Per quanto concerne la definizione di “riproduzione di fonogramma” contenuta negli articoli 8, paragrafo 2, della Direttiva 92/100 e della Direttiva 2006/115, la Corte ne affrontava l’interpretazione affidandosi nuovamente all’articolo 3, lettera b), della Convenzione di Roma e all’articolo 2, lettera b) del TIEF: essi qualificano la riproduzione come l’attività di “realizzazione di un esemplare o di più esemplari di una fissazione” di un suono. In termini più facilmente comprensibili, ciò comporta la creazione di copie del supporto su cui è registrata la traccia sonora.
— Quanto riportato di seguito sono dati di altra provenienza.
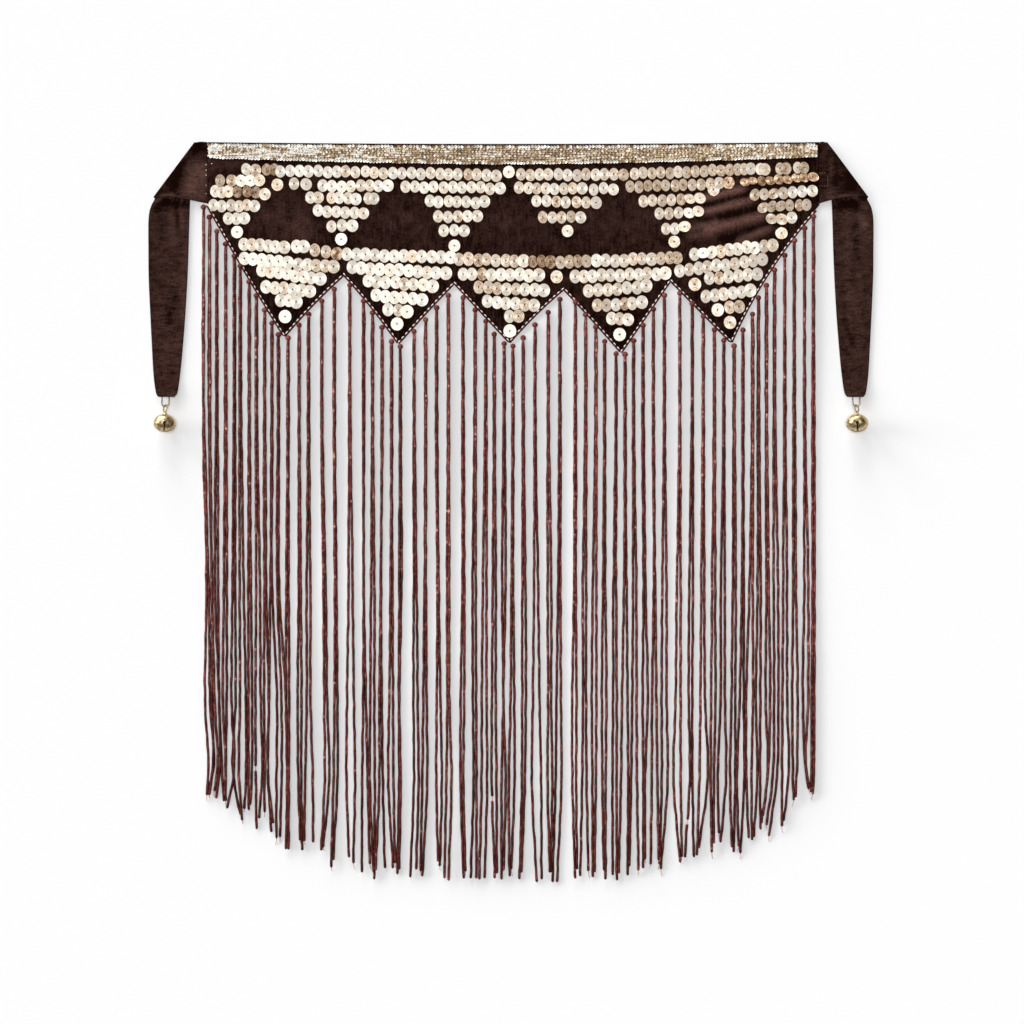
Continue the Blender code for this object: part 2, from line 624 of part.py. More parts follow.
def make_fringes(collection):
    roots = root_places()
    paths = strand_paths()
    notches = [HEM_CORNERS[corner][1] * MM for corner in (2, 4, 6, 8)]
    starts = [STRIP_START] + [x + SEAM_GAP / 2 for x in notches]
    stops = [x - SEAM_GAP / 2 for x in notches] + [HEM_CORNERS[-1][1] * MM]
    for tab in range(len(starts)):
        chosen = [index for index, root in enumerate(roots) if root[0] // 2 == tab]
        first, last = chosen[0], chosen[-1] + 1
        make_fringe(
            tab, roots[first:last], paths[2 * first:2 * last],
            (starts[tab], stops[tab]), collection,
        )


# ---------------------------------------------------------------- bells and links

def make_pivot(side, collection):
    """An empty where a bell's loop bears on its link; its X axis is the hinge line."""
    mirror = -1.0 if side == "left" else 1.0
    pivot = add_object("bell_pivot_" + side, None, collection)
    pivot.location = LINK_FOOT + Vector((BELL_X * mirror, 0.0, 0.0))
    pivot.empty_display_size = LOOP_RADIUS
    return pivot


def bell_frame(mirror):
    """Matrix of a bell: origin at its middle, +Z towards its loop, +Y up out of the cloth."""
    loopward = (LINK_FOOT - BELL_CENTRE).normalized()
    across = Vector((1.0, 0.0, 0.0))
    upward = loopward.cross(across)
    turn = Matrix((across, upward, loopward)).transposed().to_4x4()
    place = BELL_CENTRE + Vector((BELL_X * mirror, 0.0, 0.0))
    return Matrix.Translation(place) @ turn


def bell_profile():
    """Outer half-section from the neck down to the pole, then the cavity's, back up."""
    reach = (LINK_FOOT - BELL_CENTRE).length
    neck_top = reach - LOOP_FROM_LINK - LOOP_RADIUS - LOOP_WIRE / 2 - SEAM_GAP
    start = math.acos(BELL_NECK_RADIUS / BELL_RADIUS)
    outer = [(0.0, neck_top), (BELL_NECK_TOP_RADIUS, neck_top)]
    for step in range(BELL_PROFILE_STEPS + 1):
        angle = mix(start, -math.pi / 2, step / BELL_PROFILE_STEPS)
        outer.append((BELL_RADIUS * math.cos(angle), BELL_HALF_HEIGHT * math.sin(angle)))
    cavity = []
    for step in range(BELL_PROFILE_STEPS + 1):
        angle = mix(-math.pi / 2, math.pi / 2, step / BELL_PROFILE_STEPS)
        cavity.append((
            (BELL_RADIUS - BELL_WALL) * math.cos(angle),
            (BELL_HALF_HEIGHT - BELL_WALL) * math.sin(angle),
        ))
    return outer, cavity


def bell_cutters(side, matrix, collection):
    """Two crossed slits through the lower half, ending in four round holes."""
    slit_top = -BELL_HOLE_BELOW
    slit_bottom = -BELL_HALF_HEIGHT - CUTTER_MARGIN
    span = 2 * (BELL_RADIUS + CUTTER_MARGIN)
    cutters = []
    for turn in (0.0, math.pi / 2):
        rotation = Matrix.Rotation(turn, 4, "Z")
        slit = bmesh.new()
        bmesh.ops.create_cube(slit, size=1.0, matrix=rotation @ Matrix.Translation(
            (0.0, 0.0, (slit_top + slit_bottom) / 2)) @ Matrix.Diagonal(
            (BELL_SLIT_WIDTH, span, slit_top - slit_bottom, 1.0)))
        hole = bmesh.new()
        bmesh.ops.create_cone(
            hole, cap_ends=True, segments=12, radius1=BELL_HOLE_RADIUS,
            radius2=BELL_HOLE_RADIUS, depth=span, matrix=rotation @ Matrix.Translation(
                (0.0, 0.0, slit_top)) @ Matrix.Rotation(math.pi / 2, 4, "X"))
        for kind, bm in (("slit", slit), ("hole", hole)):
            name = "cut_" + kind + "_" + side + "_" + str(len(cutters))
            cutter = add_object(name, mesh_from(bm, name), collection)
            cutter.matrix_world = matrix
            cutter.hide_render = True
            cutter.display_type = "WIRE"
            cutters.append(cutter)
    return cutters


def make_bell(side, pivot, collection, cutter_collection):
    mirror = -1.0 if side == "left" else 1.0
    matrix = bell_frame(mirror) @ Matrix.Rotation(BELL_TURN * mirror, 4, "Z")
    bm = bmesh.new()
    for line in bell_profile():
        verts = [bm.verts.new((radius, 0.0, height)) for radius, height in line]
        for vert_a, vert_b in zip(verts, verts[1:]):
            bm.edges.new((vert_a, vert_b))
    name = "bell_" + side
    bell = add_object(name, mesh_from(bm, name), collection, "brass")
    hang_on(pivot, bell)
    bell.matrix_basis = matrix
    screw = bell.modifiers.new("turn", "SCREW")
    screw.axis = "Z"
    screw.steps = BELL_STEPS
    screw.render_steps = BELL_STEPS
    screw.use_merge_vertices = True
    screw.merge_threshold = 0.00001
    for cutter in bell_cutters(side, matrix, cutter_collection):
        boolean = bell.modifiers.new(cutter.name, "BOOLEAN")
        boolean.operation = "DIFFERENCE"
        boolean.solver = "EXACT"
        boolean.object = cutter
    return bell


def make_pea(side, pivot, collection):
    """The loose steel pea, at the lowest place inside its bell."""
    mirror = -1.0 if side == "left" else 1.0
    wall = BELL_RADIUS - BELL_WALL
    cap = BELL_HALF_HEIGHT - BELL_WALL
    axis = (LINK_FOOT - BELL_CENTRE).normalized()
    down = Vector((0.0, 0.0, -1.0))
    lowest = down * wall * wall - axis * (wall * wall - cap * cap) * axis.dot(down)
    lowest /= math.sqrt(lowest.dot(down))
    inward = PEA_RADIUS + PEA_GAP
    place = BELL_CENTRE + lowest * (1.0 - inward / lowest.length)
    bm = bmesh.new()
    bmesh.ops.create_icosphere(bm, subdivisions=2, radius=PEA_RADIUS)
    name = "bell_pea_" + side
    pea = add_object(name, mesh_from(bm, name), collection, "steel")
    smooth(pea.data)
    hang_on(pivot, pea)
    pea.location = place + Vector((BELL_X * mirror, 0.0, 0.0))
    return pea


def make_loop(side, pivot, collection):
    """The wire loop on a bell's neck."""
    mirror = -1.0 if side == "left" else 1.0
    reach = (LINK_FOOT - BELL_CENTRE).length - LOOP_FROM_LINK
    turn = Matrix.Rotation(LOOP_TWIST * mirror, 4, "Z") @ Matrix.Rotation(math.pi / 2, 4, "X")
    bpy.ops.mesh.primitive_torus_add(
        major_segments=16, minor_segments=6,
        major_radius=LOOP_RADIUS, minor_radius=LOOP_WIRE / 2,
    )
    torus = bpy.context.active_object
    name = "bell_loop_" + side
    loop = add_object(name, torus.data.copy(), collection, "brass")
    bpy.data.objects.remove(torus, do_unlink=True)
    smooth(loop.data)
    hang_on(pivot, loop)
    loop.matrix_basis = bell_frame(mirror) @ Matrix.Translation((0.0, 0.0, reach)) @ turn
    return loop


def make_link(side, collection):
    """The oval link that is sewn under a tie's end and carries its bell."""
    mirror = -1.0 if side == "left" else 1.0
    run = LINK_HEAD - LINK_FOOT
    along = run.normalized()
    half_straight = run.length / 2 - LINK_WIDTH / 2
    curve = bpy.data.curves.new("link", "CURVE")
    curve.dimensions = "3D"
    curve.bevel_depth = LINK_WIRE / 2
    curve.bevel_resolution = 1
    points = []
    for end_way, first_angle in ((1.0, 0.0), (-1.0, math.pi)):
        for step in range(7):
            angle = first_angle + math.pi * step / 6
            x = LINK_WIDTH / 2 * math.cos(angle)
            reach = end_way * half_straight + LINK_WIDTH / 2 * math.sin(angle)
            points.append(LINK_FOOT.lerp(LINK_HEAD, 0.5) + along * reach + Vector((x, 0, 0)))
    spline = curve.splines.new("POLY")
    spline.points.add(len(points) - 1)
    for spline_point, point in zip(spline.points, points):
        spline_point.co = (*point, 1.0)
    spline.use_cyclic_u = True
    name = "jump_link_" + side
    link = add_object(name, curve, collection, "brass")
    link.location = (BELL_X * mirror, 0.0, 0.0)
    return link


# ---------------------------------------------------------------- belt

def main():
    clear_scene()
    parts = make_collection("belly_dance_hip_belt")
    cutters = make_collection("cutters")
    make_panel(parts)
    make_trim(parts)
    make_fringes(parts)
    for side in ("left", "right"):
        make_tie(side, parts)
        make_link(side, parts)
        pivot = make_pivot(side, parts)
        make_loop(side, pivot, parts)
        make_bell(side, pivot, parts, cutters)
        make_pea(side, pivot, parts)


main()
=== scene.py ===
"""Dresses the belly dance hip belt: velvet, paillettes, sequin braid, beaded fringe and bells.

Metres, in the part's own frame: +Z up out of the cloth, +Y towards the waist edge.
"""

import math
import random

import bmesh
import bpy
import numpy as np
from mathutils import Matrix, Vector


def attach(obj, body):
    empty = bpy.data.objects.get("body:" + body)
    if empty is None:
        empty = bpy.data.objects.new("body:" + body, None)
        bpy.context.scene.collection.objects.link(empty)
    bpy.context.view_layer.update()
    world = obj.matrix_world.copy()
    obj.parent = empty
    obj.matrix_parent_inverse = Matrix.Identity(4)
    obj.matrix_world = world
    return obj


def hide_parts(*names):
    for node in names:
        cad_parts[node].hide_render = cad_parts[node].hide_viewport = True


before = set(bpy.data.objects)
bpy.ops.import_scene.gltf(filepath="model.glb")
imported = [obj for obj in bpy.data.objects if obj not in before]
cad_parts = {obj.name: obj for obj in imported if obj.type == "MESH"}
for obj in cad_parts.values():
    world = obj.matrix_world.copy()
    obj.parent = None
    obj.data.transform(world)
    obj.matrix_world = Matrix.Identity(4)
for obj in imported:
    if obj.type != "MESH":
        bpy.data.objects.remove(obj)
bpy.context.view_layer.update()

MM = 0.001
# A range for random angles and phases (radians).
ANY_ANGLE = (0.0, 6.28)
# Inside a sine, the number beside a length is the wave's radians per metre.

# ------------------------------------------------------------ sizes shared with the solids

PANEL_THICKNESS = 2.0 * MM
PANEL_LEFT = -303.2 * MM
PANEL_RIGHT = 308.3 * MM
PANEL_END_BOTTOM = 306.7 * MM
WAIST_AT_ENDS = 369.6 * MM
WAIST_SAG = 1.8 * MM

# Corners of the hem from left to right, and how far the side that leads to each bows out.
#   corner          x (mm)  y (mm)  bow (mm)
HEM_CORNERS = (
    ("left_corner", -302.4, 306.0, 0.0),
    ("tab_1_tip", -226.4, 176.5, 1.0),
    ("notch_1", -166.9, 238.0, -1.5),
    ("tab_2_tip", -112.4, 169.5, -1.5),
    ("notch_2", -56.6, 229.7, -0.6),
    ("tab_3_tip", -1.4, 170.5, 0.0),
    ("notch_3", 52.9, 223.8, -1.5),
    ("tab_4_tip", 110.1, 160.5, -0.5),
    ("notch_4", 159.4, 232.3, 0.0),
    ("tab_5_tip", 220.1, 170.5, 0.0),
    ("right_corner", 306.1, 304.0, -6.1),
)

# Soft folds where the right-hand end is drawn up towards its tie.
FOLD_MIDDLE = 225.0 * MM
FOLD_SLOPE = 0.295
FOLD_SPACING = 14.2 * MM
FOLD_FADE = 22.0 * MM
#   crossing_y  height  x_from  x_to (mm)
PANEL_FOLDS = (
    (315.8, 1.7, 176.0, 256.0),
    (301.6, 2.2, 170.0, 268.0),
    (287.4, 2.2, 172.0, 276.0),
    (273.2, 1.6, 190.0, 272.0),
)

TRIM_TOP_INSET = 2.0 * MM
TRIM_LEFT = -302.6 * MM
TRIM_RIGHT = 306.6 * MM
TRIM_WIDTH_LEFT = 13.6 * MM
TRIM_WIDTH_MIDDLE = 18.4 * MM
TRIM_WIDTH_RIGHT = 12.6 * MM
SEAM_GAP = 0.3 * MM

# Ties, as on the right-hand side.
TIE_THICKNESS = 1.6 * MM
TIE_SEAM = {"left": 303.5 * MM, "right": 308.6 * MM}
TIE_COLUMNS = 8
TIE_RISE_END = 317.5 * MM
TIE_UPPER_REST = 3.5 * MM
TIE_UPPER_FOLD = 4.2 * MM
FOLD_ANGLES = (45.0, 0.0, -45.0, -90.0)
FOLD_OUTER_SHARE = 0.965
#   inner_share  inner_y  outer_x  outer_y (mm)
TIE_UPPER_ROWS = (
    (0.0, 369.6, None, 308.4),
    (0.3, 369.9, 314.0, 310.3),
    (0.6, 369.9, 326.0, 313.2),
    (0.85, 369.4, 341.0, 315.4),
    (0.95, 369.0, 350.0, 315.0),
)
#   inner_x  inner_y  outer_x  outer_y (mm)
TIE_FOLD_LINE = (314.6, 368.4, 356.8, 311.2)
#   inner_x  inner_y  outer_x  outer_y  height (mm)
TIE_HANGING_ROWS = (
    (315.6, 358.0, 361.2, 304.0, 0.8),
    (317.4, 347.0, 362.6, 290.0, 0.8),
    (320.5, 317.0, 362.1, 266.0, 0.8),
    (321.6, 287.0, 362.3, 242.0, 0.8),
    (322.3, 255.0, 361.5, 220.0, 0.8),
    (324.5, 208.0, 360.0, 190.0, 0.8),
    (327.6, 168.0, 358.6, 162.0, 0.8),
    (330.0, 142.0, 357.6, 142.0, 0.8),
    (331.4, 131.0, 356.6, 131.0, 1.2),
    (332.6, 121.5, 355.0, 121.5, 2.9),
    (333.8, 117.0, 354.0, 117.0, 4.1),
    (336.2, 115.0, 351.8, 115.0, 4.6),
)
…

Tuttavia, il comportamento descritto dagli articoli 8, paragrafo 2, della Direttiva 92/100 e della Direttiva 2006/115, fondamento del diritto all’equa remunerazione degli artisti e dei produttori di fonogrammi, non è quello della realizzazione di copie del fonogramma quanto, invece, quello della comunicazione e della trasmissione al pubblico per scopi commerciali dei fonogrammi o di sue rappresentazioni. Alla luce del fatto che le opere audiovisive contenenti riproduzioni di fonogrammi non possono essere considerate a loro volta fonogrammi, la diffusione al pubblico di riproduzioni delle suddette opere audiovisive non può dare diritto ad un’equa remunerazione in favore dei soggetti tutelati dalla Direttiva 92/100 e dalla Direttiva 2006/115.

 

Quanto esposto dalla CGUE dà vita ad un principio estremamente importante: la molteplicità di opere di varia tipologia che partecipano alla creazione di un’opera cinematografica/audiovisiva (immagini, musiche, testi, performance, etc.), previa autorizzazione dei singoli titolari dei diritti, porta alla creazione di un nuovo, autonomo oggetto di diritti di proprietà intellettuale, slegato dalle singole opere che compongono l’opera cinematografica/audiovisiva. Per tale motivo, la diffusione al pubblico a fini commerciali di tale opera potrà avvenire esclusivamente tramite un accordo con i soli titolari dei diritti di sfruttamento sull’opera stessa.